Durant toute la première année, c'est à dire de Mai à Septembre, des bateaux pêcheurs du Conquet, d'Ouessant et de Molêne, loués avec leurs équipages, accomplirent le voyage vingt deux fois. Neuf fois seulement on put aborder, soit que le courant eût retardé l'arrivée jusqu'au moment où le flot baignait la roche, soit qu'un grain subit e^t mis la flottille en déroute.
De ces embarcations descendaient des équipes munies de grosses aiguilles d'acier et de masses semblables à celles de tailleurs de pierres. Chaque homme, pourvu d'une ceinture de sauvetage, sautait sur le gneiss glissant, s'y allongeait à plat ventre, et commençait à creuser les trous destinés à recevoir les bases de l'armature métallique et les premiers organeaux.
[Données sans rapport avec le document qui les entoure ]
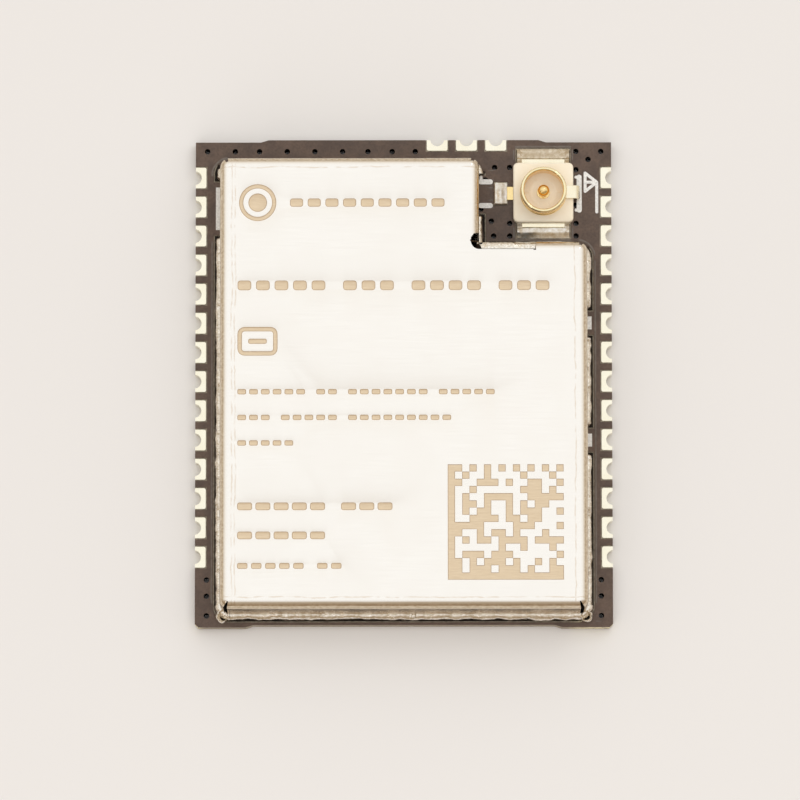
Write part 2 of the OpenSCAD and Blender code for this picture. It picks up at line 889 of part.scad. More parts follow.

Mais les " tacs! tacs! tacs! " ne tardait pas à être interrompus par un " plouf! " retentissant ... Une lame déferlait, couvrant tout. Lorsque sa masse affaissée laissait reparaître l'écueil, on apercevait, parmi les ruissellements torrentiels, des malheureux cramponnés tant bien que mal, agrippés les uns aux autres, la main engagée dans une excavation ou nouée à quelques aspérité.
Parfois l'un d'eux manquait. Ses camarades jetaient un cri d'avertissement. Et tandis que les " tacs! tacs! tacs! " reprenaient, une barque s'en allait recueillir là- bas celui que les remous roulaient comme un bouchon.
Un seul accident marqua cette première campagne. Pour avoir attaché trop bas sa ceinture de liège, un pêcheur, enlevé par une vague, surnagea, les jambes en l'air. De loin on voyait l'agitation frénétique des pieds. Puis ils devinrent immobiles. Quand une embarcation, après de longs efforts, eut rejoint le pauvre homme emporté par le courant jusqu'à plus de six cents mètres, on constata que le crâne et le visage, heurtés contre quelques basses, n'étaient plus qu'une vaste blessure, une affreuse chose sanglante où la bouche aux dents brisées formait un trou noir ..."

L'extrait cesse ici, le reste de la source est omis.